- **EXERCISE DIRECTIONS**:
Write out only the span of lines that begins at the line with "obj.parent = None" and ends at the line with "# post, Y away from the viewer, Z up.". Keep both end lines, word for word.

- **STORED DATA**:
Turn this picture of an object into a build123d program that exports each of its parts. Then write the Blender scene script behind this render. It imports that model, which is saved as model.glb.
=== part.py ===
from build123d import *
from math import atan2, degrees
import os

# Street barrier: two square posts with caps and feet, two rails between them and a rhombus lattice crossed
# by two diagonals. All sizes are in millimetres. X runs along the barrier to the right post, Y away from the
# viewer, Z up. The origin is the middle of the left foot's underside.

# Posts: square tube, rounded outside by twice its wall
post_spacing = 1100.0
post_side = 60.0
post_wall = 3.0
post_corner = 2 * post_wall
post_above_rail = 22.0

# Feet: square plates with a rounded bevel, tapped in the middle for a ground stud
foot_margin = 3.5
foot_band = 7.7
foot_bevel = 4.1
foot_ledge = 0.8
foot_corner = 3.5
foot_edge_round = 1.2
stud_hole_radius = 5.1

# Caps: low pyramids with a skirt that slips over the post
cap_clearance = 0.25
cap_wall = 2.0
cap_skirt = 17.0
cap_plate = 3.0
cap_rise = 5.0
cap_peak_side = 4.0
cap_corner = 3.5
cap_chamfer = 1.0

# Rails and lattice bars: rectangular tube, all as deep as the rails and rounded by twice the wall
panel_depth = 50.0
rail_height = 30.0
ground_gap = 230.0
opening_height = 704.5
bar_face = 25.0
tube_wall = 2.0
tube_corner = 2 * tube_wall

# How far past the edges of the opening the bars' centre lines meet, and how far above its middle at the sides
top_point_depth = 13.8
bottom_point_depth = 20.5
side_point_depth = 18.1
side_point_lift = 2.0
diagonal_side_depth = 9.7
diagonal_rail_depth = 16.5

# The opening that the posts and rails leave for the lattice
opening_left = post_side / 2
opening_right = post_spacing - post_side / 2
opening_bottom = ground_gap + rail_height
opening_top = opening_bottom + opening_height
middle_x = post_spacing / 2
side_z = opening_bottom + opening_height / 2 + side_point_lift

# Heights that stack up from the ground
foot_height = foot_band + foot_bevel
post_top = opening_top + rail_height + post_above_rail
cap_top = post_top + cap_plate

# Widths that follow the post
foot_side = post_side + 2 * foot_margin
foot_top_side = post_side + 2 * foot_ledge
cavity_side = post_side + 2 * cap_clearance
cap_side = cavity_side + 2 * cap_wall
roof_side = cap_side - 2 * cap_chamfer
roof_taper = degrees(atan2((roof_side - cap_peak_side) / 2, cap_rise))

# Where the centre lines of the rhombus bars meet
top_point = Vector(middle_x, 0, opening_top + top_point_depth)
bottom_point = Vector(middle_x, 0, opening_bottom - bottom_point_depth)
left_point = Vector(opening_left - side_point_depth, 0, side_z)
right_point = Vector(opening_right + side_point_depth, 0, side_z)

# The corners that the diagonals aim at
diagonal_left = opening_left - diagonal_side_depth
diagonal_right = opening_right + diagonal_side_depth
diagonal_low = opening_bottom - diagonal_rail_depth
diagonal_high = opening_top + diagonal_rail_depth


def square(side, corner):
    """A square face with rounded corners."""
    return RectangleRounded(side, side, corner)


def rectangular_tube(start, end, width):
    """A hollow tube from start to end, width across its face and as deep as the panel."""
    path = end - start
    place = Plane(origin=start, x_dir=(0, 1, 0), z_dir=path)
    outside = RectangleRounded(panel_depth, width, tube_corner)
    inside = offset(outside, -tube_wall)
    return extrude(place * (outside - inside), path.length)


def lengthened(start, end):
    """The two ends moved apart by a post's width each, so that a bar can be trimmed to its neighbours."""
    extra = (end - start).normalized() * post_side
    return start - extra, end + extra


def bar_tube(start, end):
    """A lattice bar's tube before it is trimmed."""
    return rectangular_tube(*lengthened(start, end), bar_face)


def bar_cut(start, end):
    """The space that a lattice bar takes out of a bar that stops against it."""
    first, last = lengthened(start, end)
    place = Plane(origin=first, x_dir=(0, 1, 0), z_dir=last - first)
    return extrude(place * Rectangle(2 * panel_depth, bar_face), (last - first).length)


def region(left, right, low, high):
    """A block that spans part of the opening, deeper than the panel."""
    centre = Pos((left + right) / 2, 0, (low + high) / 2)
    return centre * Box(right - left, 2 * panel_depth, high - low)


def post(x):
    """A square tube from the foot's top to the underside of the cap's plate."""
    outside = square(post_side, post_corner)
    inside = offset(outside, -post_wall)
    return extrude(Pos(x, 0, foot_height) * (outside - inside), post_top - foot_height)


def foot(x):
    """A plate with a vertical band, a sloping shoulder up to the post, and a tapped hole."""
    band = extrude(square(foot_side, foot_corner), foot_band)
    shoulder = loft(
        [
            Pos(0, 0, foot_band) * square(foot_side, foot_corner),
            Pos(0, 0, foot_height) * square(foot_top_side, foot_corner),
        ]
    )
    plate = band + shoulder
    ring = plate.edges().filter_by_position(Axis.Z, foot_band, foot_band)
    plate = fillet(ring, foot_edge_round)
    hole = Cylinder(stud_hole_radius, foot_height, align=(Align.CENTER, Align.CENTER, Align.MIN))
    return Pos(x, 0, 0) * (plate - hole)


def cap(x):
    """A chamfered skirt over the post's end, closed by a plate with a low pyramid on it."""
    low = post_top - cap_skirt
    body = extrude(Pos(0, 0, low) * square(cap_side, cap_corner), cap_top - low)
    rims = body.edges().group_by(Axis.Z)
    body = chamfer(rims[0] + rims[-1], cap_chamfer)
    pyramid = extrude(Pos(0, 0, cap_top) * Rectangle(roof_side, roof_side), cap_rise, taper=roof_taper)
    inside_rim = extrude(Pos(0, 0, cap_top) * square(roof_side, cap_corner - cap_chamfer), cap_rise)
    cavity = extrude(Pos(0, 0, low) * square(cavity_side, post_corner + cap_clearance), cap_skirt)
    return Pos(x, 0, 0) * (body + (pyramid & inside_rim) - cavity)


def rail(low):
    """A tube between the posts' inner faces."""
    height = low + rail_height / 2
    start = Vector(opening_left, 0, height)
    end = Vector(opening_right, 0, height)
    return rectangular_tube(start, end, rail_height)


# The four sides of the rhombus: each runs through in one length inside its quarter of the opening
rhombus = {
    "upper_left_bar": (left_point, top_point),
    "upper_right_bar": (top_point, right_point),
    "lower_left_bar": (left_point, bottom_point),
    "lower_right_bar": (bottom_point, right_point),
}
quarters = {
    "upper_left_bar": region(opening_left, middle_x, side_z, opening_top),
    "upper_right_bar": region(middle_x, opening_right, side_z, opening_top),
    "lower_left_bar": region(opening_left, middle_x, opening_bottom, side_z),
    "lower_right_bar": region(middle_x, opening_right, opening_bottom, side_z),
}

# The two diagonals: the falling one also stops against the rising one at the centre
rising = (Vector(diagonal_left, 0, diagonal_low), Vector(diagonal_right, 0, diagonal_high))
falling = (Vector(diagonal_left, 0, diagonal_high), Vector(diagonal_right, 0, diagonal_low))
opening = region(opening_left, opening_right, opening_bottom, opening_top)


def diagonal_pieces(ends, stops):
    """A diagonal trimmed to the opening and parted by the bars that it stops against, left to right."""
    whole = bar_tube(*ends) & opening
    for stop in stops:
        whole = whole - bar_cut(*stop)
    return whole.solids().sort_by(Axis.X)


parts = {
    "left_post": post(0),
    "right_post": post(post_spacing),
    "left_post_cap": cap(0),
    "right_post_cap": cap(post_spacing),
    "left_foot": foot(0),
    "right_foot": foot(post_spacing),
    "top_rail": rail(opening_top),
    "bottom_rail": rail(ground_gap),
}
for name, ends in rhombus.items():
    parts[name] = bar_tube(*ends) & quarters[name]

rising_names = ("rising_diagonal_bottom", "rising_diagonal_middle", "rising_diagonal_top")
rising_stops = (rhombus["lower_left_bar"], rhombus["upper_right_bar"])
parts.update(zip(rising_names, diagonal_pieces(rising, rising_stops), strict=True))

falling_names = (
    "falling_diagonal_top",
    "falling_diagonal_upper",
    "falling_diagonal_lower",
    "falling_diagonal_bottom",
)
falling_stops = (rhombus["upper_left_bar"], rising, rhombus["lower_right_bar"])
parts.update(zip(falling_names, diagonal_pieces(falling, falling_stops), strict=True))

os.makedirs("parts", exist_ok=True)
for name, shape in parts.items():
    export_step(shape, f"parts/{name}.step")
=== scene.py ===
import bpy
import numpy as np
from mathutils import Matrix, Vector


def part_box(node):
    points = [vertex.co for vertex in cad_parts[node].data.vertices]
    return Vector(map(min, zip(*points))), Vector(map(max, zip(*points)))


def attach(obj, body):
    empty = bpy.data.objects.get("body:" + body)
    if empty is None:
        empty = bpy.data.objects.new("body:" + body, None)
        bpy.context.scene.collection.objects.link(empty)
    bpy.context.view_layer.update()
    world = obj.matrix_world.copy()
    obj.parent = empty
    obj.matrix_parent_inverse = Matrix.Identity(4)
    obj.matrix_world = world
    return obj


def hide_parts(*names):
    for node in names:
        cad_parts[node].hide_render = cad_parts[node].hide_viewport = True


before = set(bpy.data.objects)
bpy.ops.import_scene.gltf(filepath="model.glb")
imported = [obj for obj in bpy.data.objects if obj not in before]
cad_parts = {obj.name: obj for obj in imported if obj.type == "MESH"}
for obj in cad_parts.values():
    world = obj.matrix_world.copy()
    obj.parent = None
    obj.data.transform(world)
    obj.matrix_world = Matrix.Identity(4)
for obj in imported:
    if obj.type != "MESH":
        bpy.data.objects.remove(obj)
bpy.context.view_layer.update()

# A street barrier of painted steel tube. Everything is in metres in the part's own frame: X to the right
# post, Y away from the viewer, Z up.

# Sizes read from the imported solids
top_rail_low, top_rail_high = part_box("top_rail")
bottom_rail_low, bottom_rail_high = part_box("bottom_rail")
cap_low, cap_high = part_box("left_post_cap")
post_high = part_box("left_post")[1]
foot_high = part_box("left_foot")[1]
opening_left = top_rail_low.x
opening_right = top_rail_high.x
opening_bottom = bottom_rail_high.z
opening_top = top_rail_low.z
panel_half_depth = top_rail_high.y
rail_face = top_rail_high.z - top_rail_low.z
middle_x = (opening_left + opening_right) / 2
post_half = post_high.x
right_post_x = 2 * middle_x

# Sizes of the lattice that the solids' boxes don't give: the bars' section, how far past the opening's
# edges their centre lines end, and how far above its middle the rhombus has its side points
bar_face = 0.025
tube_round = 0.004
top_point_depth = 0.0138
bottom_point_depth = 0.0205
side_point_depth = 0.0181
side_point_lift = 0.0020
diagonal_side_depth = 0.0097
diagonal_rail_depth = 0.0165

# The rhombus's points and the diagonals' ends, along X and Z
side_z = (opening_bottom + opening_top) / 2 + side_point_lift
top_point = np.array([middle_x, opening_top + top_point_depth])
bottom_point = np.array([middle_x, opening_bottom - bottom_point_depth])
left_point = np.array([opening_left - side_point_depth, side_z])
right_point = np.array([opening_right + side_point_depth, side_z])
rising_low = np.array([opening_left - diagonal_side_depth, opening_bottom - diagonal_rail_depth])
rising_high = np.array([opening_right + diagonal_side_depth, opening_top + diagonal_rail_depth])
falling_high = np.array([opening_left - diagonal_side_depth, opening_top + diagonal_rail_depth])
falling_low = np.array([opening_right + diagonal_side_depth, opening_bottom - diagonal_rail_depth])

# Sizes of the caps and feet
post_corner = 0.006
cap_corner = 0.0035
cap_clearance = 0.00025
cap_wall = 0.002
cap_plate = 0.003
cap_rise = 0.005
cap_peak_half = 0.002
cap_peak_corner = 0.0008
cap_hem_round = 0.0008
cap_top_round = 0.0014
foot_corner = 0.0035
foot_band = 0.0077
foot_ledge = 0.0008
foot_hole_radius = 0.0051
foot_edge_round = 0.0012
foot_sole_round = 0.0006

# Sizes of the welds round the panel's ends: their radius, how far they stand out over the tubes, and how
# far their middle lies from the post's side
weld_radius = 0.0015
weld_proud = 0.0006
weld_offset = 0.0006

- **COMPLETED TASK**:
    obj.parent = None
    obj.data.transform(world)
    obj.matrix_world = Matrix.Identity(4)
for obj in imported:
    if obj.type != "MESH":
        bpy.data.objects.remove(obj)
bpy.context.view_layer.update()

# A street barrier of painted steel tube. Everything is in metres in the part's own frame: X to the right
# post, Y away from the viewer, Z up.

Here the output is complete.